Wednesday, November 28, 2018

Growing up poor, white, and rural appears to have reduced the chances of going to jail as a young adult

Daily Yonder chart; click on the image to enlarge it.
A newly published study found that people who grew up poor and in rural areas were less likely to be in prison during their late 20s and early 30s. Harvard University economists led by Raj Chetty and Nathaniel Hendren used census data and tax returns to track people born in the U.S. between 1978 and 1983 --the so-called Xennials. The economists were able to get informaiton on about 20 million people, 94 percent of the children born in that period, Bill Bishop reports for The Daily Yonder.

"Chetty and Hendren tracked those children over the ensuing decades," Bishop reports. "They could determine the composition of their homes (their income and whether a father and a mother were present). They could see where these children lived. And on April 1, 2010, the economists counted how many of those 20 million people were locked up in jails, prisons or any kind of detention facility.
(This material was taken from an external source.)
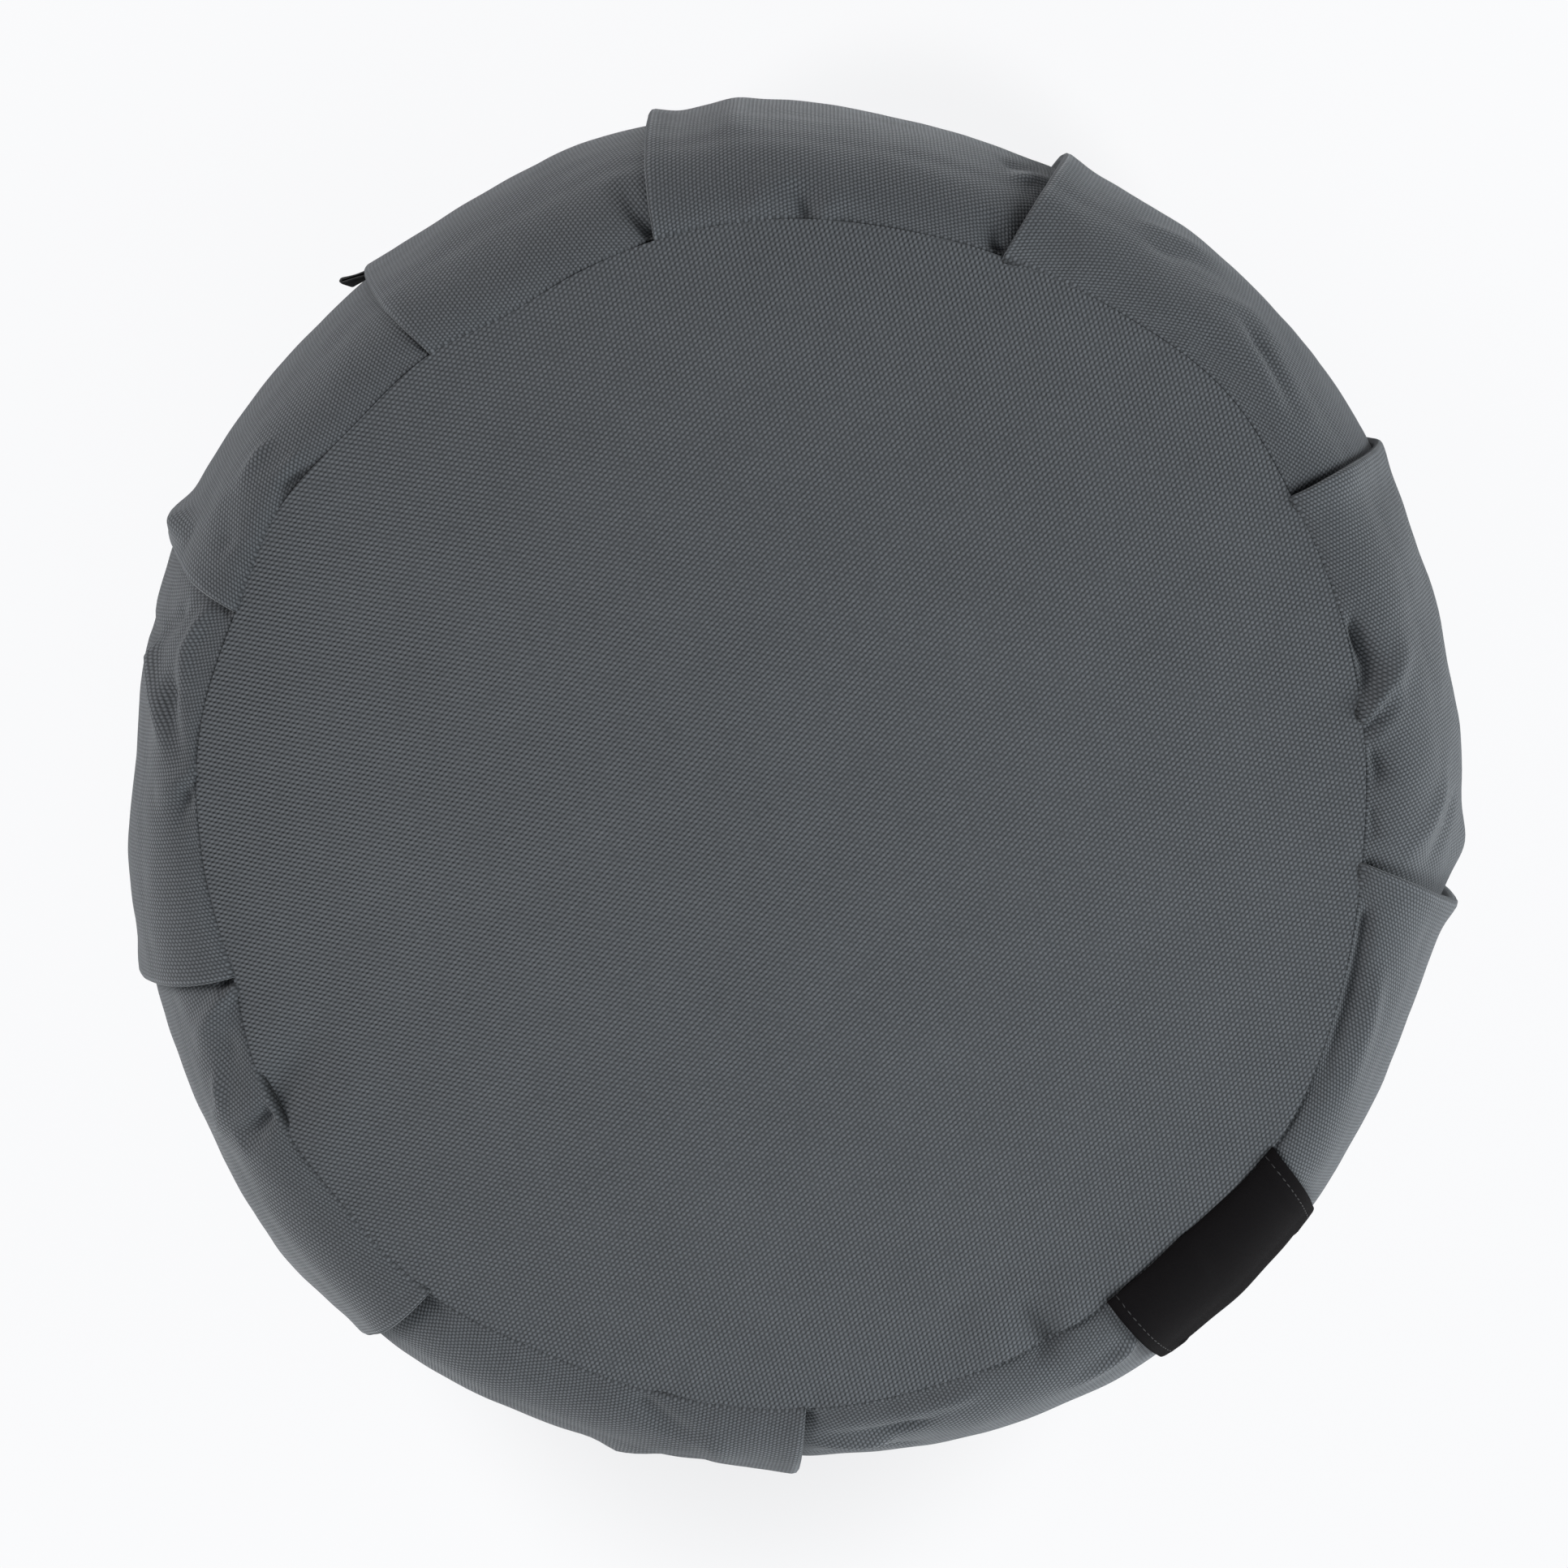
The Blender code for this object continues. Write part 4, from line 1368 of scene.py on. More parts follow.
@dataclass
class TapeLoop:
    """The short black tape, folded in half and caught in the pleat at the upper left.

    Its arms come together towards their middle, and its turn is in degrees from the wall. The
    parts of its width that are rounded, and those that carry a painted highlight, are beside its two
    edges.
    """

    bearing: float = 321.1
    root_radius: float = 175.1 * MM
    height: float = 76.0 * MM
    width: float = 18.0 * MM
    cloth: float = 0.8 * MM
    reach: float = 7.0 * MM
    slot: float = 0.34 * MM
    turn: float = 19.0
    twist: float = 0.10
    pinch: float = 0.3
    pinched_to: float = 0.85
    arm_points: int = 6
    fold_points: int = 13
    rounding: float = 0.18 * MM
    rounded_from: float = 0.86
    faces_from: float = 0.3 * MM
    # Past this distance from the middle, as a share of the width, the tape carries a painted highlight.
    highlight_from: float = 0.44
    flat: tuple[float, float] = (0.018, 0.017)
    rows: int = 25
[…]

These children would have grown to be between 27 and 32 years old."

The results? Female incarceration among Xennials was consistently low across races and the rural-metropolitan spectrum. But male incarceration rates varied widely. About 20 percent of black males who grew up in the bottom 1 percent of income were in jail in 2010, while only 6.4 percent of their white counterparts were jailed, Bishop reports.

Where Xennial boys grew up mattered too, though the results were skewed by race. That is, boys who grew up in rural areas were less likely to be in jail, but that's because fewer black people live in rural areas, and black incarceration rates were higher across the board. But black rural boys were also less likely to wind up in jail, and those who moved to better areas earlier in childhood had higher incomes and lower incarceration rates as adults, Bishop reports.
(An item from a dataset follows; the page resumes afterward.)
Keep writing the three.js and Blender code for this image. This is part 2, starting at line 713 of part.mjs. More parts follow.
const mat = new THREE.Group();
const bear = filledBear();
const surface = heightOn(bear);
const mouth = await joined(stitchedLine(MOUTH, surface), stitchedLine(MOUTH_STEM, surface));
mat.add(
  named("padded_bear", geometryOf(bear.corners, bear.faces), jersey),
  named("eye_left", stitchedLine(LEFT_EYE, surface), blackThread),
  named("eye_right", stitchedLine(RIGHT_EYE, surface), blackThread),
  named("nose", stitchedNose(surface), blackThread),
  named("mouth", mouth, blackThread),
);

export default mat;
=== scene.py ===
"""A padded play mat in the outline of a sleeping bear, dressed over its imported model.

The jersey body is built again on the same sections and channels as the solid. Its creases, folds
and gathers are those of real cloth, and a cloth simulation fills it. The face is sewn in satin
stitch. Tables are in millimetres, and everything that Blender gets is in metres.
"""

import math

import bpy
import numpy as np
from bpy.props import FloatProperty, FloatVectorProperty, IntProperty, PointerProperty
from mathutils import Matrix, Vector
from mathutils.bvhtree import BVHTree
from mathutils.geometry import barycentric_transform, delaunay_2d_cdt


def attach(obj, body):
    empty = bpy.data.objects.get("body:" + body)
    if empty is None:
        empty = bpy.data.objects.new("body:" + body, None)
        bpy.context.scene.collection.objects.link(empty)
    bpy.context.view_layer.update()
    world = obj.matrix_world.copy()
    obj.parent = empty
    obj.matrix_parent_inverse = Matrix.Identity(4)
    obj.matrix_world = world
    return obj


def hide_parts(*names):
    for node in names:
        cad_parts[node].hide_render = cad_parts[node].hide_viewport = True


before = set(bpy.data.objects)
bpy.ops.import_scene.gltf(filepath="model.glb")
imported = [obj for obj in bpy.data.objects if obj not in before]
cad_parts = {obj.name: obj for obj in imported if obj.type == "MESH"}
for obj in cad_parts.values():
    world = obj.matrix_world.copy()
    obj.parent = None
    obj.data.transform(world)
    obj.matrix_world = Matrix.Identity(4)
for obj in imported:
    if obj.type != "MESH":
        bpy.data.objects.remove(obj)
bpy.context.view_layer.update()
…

"The incarceration rate for young men reared in the most urban counties is 36 percent higher than the rate for men who grew up in the most rural counties. The rate for young black men who grew up in urban centers is 20 percent higher than for those who spent their youth in the most rural counties," Bishop reports. "In general, rural communities are good places for children in poor families to be reared. They earn higher incomes than those who grow up in central cities because of the effects of growing up in rural communities."

The general factors found to make a difference in incarceration rates included having a father present, the average wage in a neighborhood, and living in an area where white residents have low levels of racial bias, the economists found. They haven't studied the difference between rural and urban upbringing only in incarceration rates, Bishop reports.